The fact that you're missing is that nobody can be held liable for what "MIGHT" happen in the future. Otherwise, everyone could be arrested for crimes that they'll commit in the future. The verdict in the original trial, added to the comments made by the judge, may very well be why the Supreme Court overturned the ruling by the lower court.
If we want to stop patent trolls, truly stop them, then write to your congressman and request that they do something to put a stop to this practice that patent trolls are engaging in.
Mike, nothing confusing about my statement at all. It's like finding someone guilty of a crime they'll commit in the future. This is exactly what the judge did, when he issued his instructions to the jury. The judge's comments basically placed the patent troll in an unfavorable view to the jury and this is exactly why the supreme court overturned the lower court's decision.
I'm not saying that patent trolls are a good thing. I despise patent trolls but this is one of those rare cases where the judge in the case made a grievous error.

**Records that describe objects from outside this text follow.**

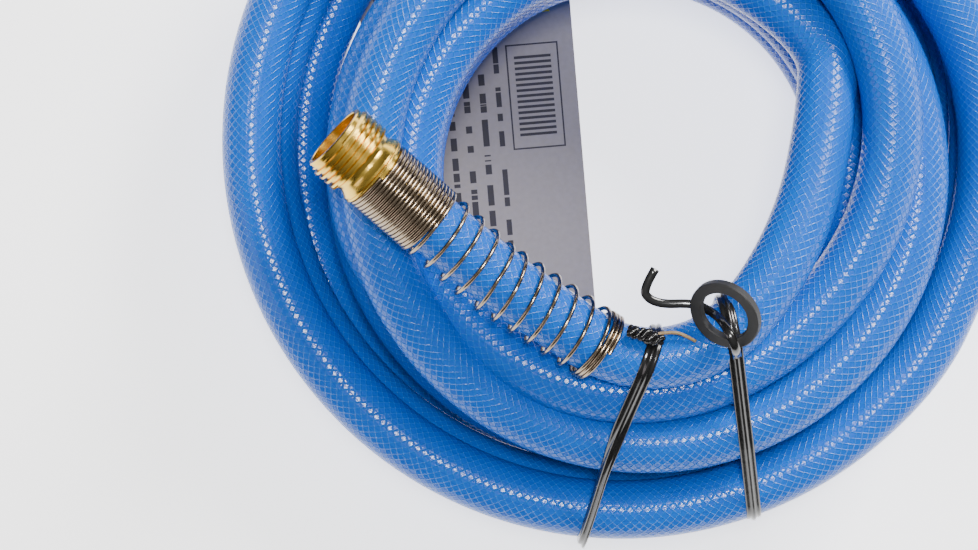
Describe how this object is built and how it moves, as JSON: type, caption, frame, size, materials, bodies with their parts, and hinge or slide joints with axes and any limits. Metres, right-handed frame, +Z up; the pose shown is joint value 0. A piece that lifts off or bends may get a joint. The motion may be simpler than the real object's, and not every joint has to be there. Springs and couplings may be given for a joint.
{
  "type": "drinking water hose",
  "caption": "Coiled flexible drinking-water hose with threaded brass ends, wire hose savers, twist ties, a spare washer and a card.",
  "frame": {"origin": "centre of the coil's outer circle, on the surface that the coil lies on", "axes": "+Z up out of the coil, -X towards the male end, +Y away from the two ties"},
  "size_m": [0.2878, 0.2878, 0.1393],
  "materials": {
    "hose_cover": "clear glossy cover, seen blue through it",
    "hose_braid": "woven",
    "hose_liner": "smooth",
    "brass": "polished",
    "spring_steel": "bright drawn wire, slightly warm",
    "tie_plastic": "glossy black",
    "tie_wire": "dull",
    "rubber": "matt black",
    "card": "smooth printed card"
  },
  "bodies": {
    "hose": {"hose_coil": "hose_cover", "male_lead_cover": "hose_cover", "male_lead_braid": "hose_braid", "male_lead_liner": "hose_liner", "female_lead_cover": "hose_cover", "female_lead_braid": "hose_braid", "female_lead_liner": "hose_liner", "male_coupling": "brass", "male_ferrule": "brass", "male_hose_saver": "spring_steel", "female_tailpiece": "brass", "female_ferrule": "brass", "female_hose_saver": "spring_steel", "left_tie_band": "tie_plastic", "left_tie_wire": "tie_wire", "left_tie_knot": "tie_plastic", "left_tie_tail": "tie_plastic", "right_tie_band": "tie_plastic", "right_tie_wire": "tie_wire", "right_tie_tail": "tie_plastic", "retail_card": "card"},
    "nut": {"swivel_nut": "brass", "seat_washer": "rubber"},
    "washer": {"spare_washer": "rubber"}
  },
  "joints": [
    {"name": "nut_swivel", "type": "hinge", "parent": "hose", "child": "nut", "pos_m": [-0.077, 0.108, 0.0812], "axis": [-1, 0, 0], "continuous": true},
    {"name": "washer_spin", "type": "hinge", "parent": "hose", "child": "washer", "pos_m": [0.0317, -0.0618, 0.1207], "axis": [-0.5, -0.5, 0.7071], "continuous": true}
  ]
}
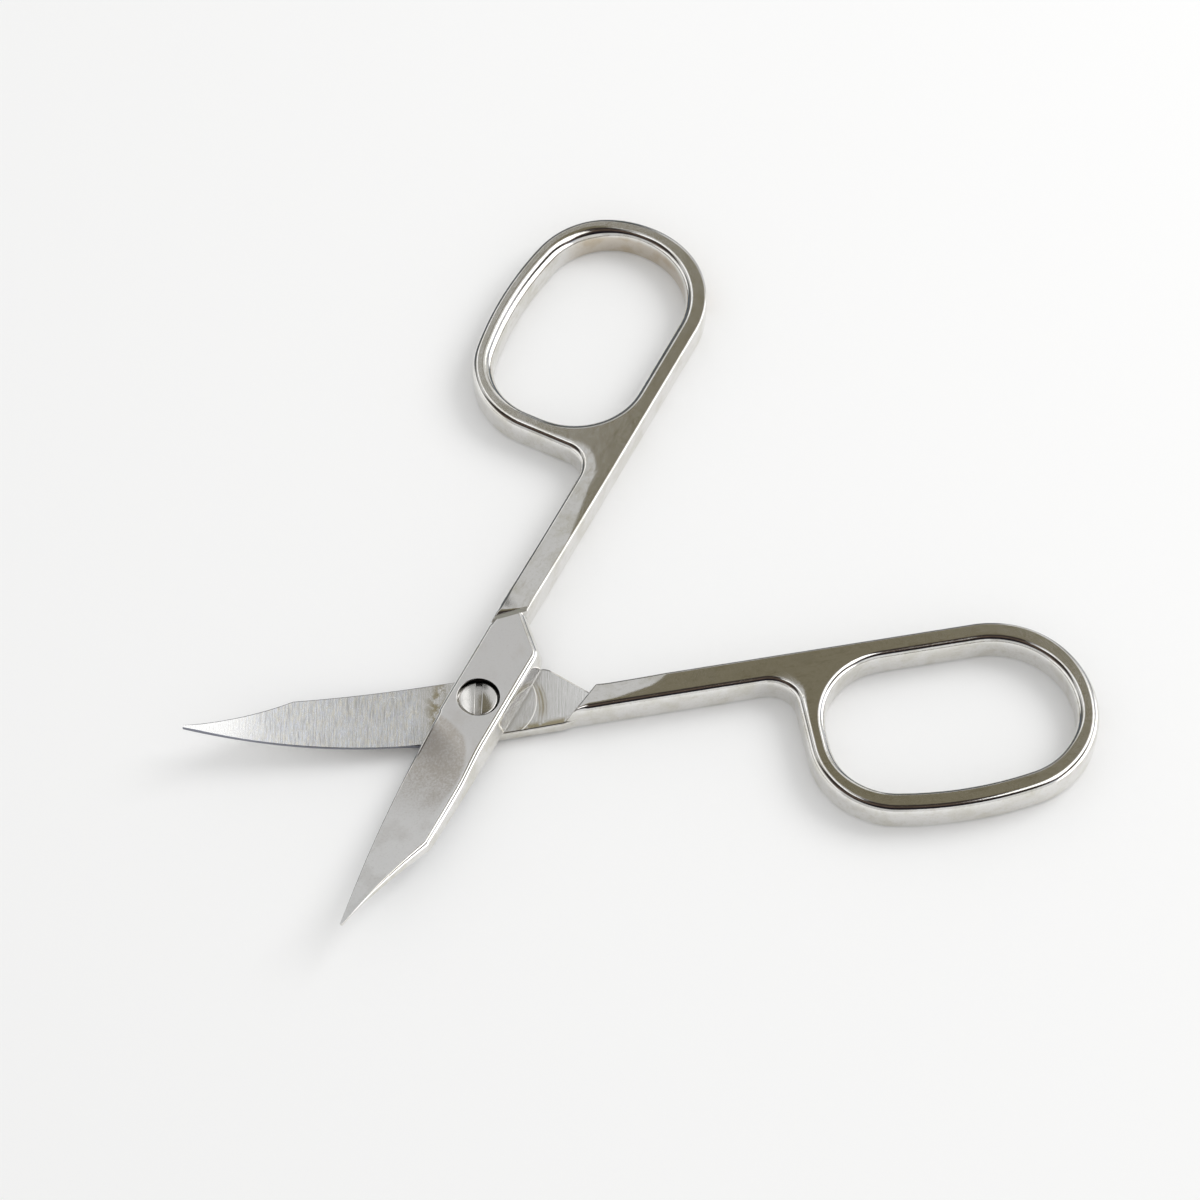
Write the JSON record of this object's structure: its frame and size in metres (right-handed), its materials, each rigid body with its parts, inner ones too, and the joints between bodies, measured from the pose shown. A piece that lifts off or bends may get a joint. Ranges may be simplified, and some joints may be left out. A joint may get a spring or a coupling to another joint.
{
  "type": "curved nail scissors",
  "caption": "Small all-metal curved nail scissors lying open: crossed halves with upward-curving pointed blades and oval finger loops, joined by a sunk slotted pivot screw.",
  "frame": {"origin": "centre of the flat end of the pivot screw's tail, on the table plane under the joint", "axes": "+Z from the table along the pivot axis to the screw head; +X halves the angle between the two handles and the blades point along -X; +Y from the lower half's finger loop to the upper half's"},
  "size_m": [0.0814, 0.0888, 0.0059],
  "materials": {
    "lower_half_steel": "bright plated handle; inner blade face ground across in fine lines",
    "upper_half_steel": "bright plated handle; plate and outer blade face satin polished",
    "screw_steel": "turned and polished head, worn slot"
  },
  "bodies": {
    "lower": {"lower_half": "lower_half_steel", "pivot_screw": "screw_steel"},
    "upper": {"upper_half": "upper_half_steel"}
  },
  "joints": [
    {"name": "pivot", "type": "hinge", "parent": "lower", "child": "upper", "pos_m": [0, 0, 0], "axis": [0, 0, 1], "range_deg": [-53, 82]}
  ]
}
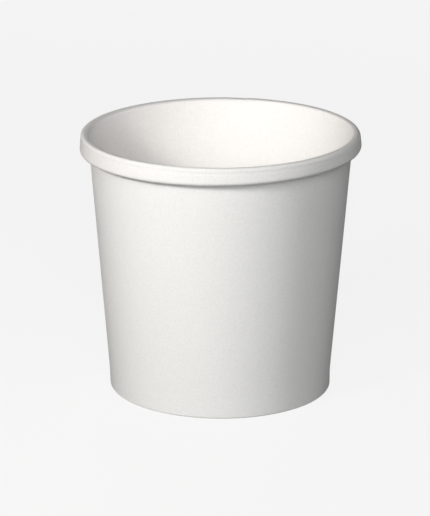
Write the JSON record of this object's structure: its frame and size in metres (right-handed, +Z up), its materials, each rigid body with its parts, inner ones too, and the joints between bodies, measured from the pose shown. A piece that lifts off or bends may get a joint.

He should never have injected his own opinions into his instructions to the jury and his remarks were biased.
Judges are not supposed to care who wins or loses, they are only to preside over the case and ensure everyone is following the rule of law and the rules of evidence. The judge simply made a bad decision and he got called out for it judging by the Supreme Court's decision.
Fact is, we have never had such a law. When a new law is passed by congress, it's most often that challenges are filed against those new laws in the federal courts. The simple matter is, patent trolls are not a violation of the law and congress has refused to do anything to curb them in. They are protected by Democrats and Republicans.
Simple matter is, the judge acted inappropriately when he addressed the jury in the way that he did, which could be seen as influencing the jury in a manner that compromises the jury verdict.
This is undoubtedly why the supreme court ruled in favor of the patent troll. The judge overseeing the case should have known better.